Gather all lines in the entries that include the word "part".
---- DATA SUPPLIED
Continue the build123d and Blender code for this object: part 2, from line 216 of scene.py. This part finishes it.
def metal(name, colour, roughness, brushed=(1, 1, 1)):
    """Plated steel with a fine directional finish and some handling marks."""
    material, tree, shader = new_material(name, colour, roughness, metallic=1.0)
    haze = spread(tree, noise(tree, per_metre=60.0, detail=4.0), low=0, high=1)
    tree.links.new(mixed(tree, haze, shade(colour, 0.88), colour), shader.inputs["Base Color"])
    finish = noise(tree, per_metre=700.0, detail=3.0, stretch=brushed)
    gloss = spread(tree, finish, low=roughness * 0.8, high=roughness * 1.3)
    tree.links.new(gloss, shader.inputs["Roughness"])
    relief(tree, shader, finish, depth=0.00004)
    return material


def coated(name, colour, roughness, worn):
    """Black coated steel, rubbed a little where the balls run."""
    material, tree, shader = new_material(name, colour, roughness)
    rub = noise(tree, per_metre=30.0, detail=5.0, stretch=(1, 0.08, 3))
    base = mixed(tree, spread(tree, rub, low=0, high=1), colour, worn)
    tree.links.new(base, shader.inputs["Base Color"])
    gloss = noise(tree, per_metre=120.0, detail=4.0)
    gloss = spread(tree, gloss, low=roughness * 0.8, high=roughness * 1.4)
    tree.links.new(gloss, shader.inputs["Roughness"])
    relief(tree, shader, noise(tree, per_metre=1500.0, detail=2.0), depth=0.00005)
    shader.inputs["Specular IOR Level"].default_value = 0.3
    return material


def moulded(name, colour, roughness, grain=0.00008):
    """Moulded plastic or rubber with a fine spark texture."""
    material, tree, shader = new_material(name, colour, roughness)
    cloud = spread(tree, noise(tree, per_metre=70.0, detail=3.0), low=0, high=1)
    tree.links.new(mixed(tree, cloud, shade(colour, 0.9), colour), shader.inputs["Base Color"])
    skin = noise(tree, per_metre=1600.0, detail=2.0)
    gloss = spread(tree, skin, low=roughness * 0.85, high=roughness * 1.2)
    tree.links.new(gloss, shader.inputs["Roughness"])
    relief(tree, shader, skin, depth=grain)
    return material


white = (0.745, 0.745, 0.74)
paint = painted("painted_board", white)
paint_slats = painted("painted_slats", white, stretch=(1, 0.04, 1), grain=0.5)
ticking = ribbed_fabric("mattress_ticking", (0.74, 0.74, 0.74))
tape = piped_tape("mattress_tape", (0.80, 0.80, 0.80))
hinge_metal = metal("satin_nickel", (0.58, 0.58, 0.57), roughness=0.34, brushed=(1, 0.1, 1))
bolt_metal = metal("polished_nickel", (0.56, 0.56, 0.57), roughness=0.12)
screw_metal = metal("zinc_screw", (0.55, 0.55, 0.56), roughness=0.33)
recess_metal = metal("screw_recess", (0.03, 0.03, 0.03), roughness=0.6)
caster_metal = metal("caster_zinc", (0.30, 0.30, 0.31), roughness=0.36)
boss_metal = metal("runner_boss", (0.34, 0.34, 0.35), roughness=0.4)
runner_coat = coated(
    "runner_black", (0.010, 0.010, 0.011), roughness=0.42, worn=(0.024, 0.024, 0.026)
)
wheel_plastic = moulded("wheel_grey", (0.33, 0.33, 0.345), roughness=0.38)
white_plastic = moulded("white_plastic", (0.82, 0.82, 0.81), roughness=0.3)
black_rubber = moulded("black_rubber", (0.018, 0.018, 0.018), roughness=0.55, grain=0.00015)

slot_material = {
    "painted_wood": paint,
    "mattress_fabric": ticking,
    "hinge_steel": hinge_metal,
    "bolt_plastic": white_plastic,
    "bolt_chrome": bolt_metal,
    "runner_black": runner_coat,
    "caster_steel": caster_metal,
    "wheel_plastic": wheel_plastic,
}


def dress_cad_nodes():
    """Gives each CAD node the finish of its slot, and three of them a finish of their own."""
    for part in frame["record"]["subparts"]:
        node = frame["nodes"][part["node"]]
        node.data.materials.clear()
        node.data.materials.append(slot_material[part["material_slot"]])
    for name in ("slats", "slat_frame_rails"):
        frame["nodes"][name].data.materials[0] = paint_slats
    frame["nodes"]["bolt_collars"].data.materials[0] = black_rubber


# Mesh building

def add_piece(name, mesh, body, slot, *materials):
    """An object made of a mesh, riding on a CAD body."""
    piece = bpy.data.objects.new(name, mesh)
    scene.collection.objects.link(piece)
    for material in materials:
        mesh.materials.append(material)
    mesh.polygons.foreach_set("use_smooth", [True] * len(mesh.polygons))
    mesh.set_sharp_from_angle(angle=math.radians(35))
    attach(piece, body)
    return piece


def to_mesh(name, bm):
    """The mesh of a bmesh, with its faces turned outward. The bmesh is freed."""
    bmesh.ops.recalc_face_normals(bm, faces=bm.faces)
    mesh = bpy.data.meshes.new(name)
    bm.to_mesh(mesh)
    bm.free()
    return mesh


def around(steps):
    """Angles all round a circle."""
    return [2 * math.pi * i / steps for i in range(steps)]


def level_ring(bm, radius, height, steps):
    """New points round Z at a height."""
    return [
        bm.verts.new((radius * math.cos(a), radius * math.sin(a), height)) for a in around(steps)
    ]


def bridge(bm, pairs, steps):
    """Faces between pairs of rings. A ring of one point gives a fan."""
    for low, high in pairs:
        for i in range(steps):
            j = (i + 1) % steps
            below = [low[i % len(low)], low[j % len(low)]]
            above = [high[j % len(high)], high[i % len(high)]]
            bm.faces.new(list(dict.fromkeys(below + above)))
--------
---- DATA SUPPLIED
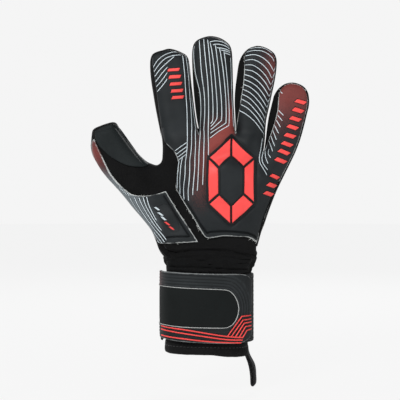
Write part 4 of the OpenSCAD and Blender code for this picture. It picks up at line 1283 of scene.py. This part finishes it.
--------
---- DATA SUPPLIED
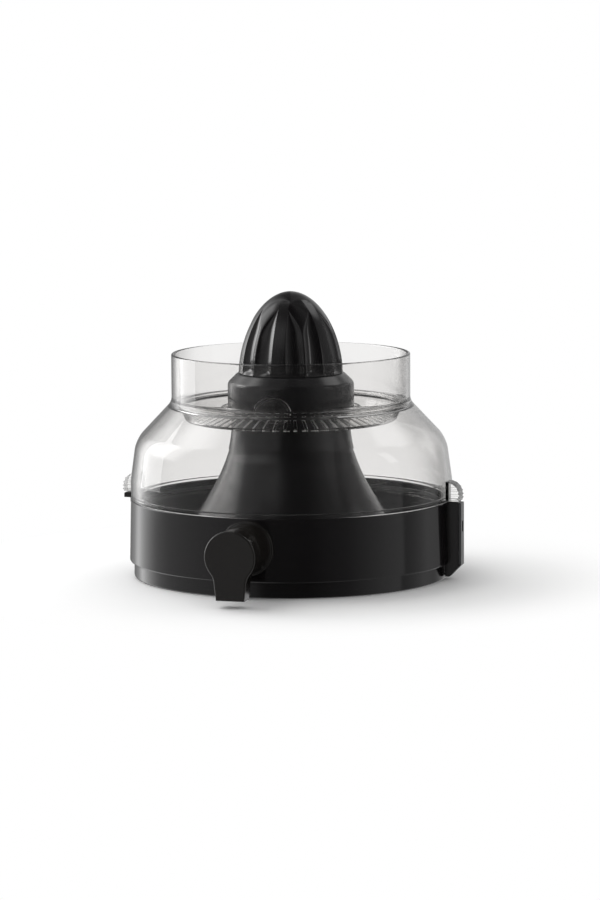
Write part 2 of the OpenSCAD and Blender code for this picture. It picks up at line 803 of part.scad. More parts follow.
--------
* SOLUTION *
Continue the build123d and Blender code for this object: part 2, from line 216 of scene.py. This part finishes it.
    for part in frame["record"]["subparts"]:
        node = frame["nodes"][part["node"]]
        node.data.materials.append(slot_material[part["material_slot"]])
Write part 4 of the OpenSCAD and Blender code for this picture. It picks up at line 1283 of scene.py. This part finishes it.
Write part 2 of the OpenSCAD and Blender code for this picture. It picks up at line 803 of part.scad. More parts follow.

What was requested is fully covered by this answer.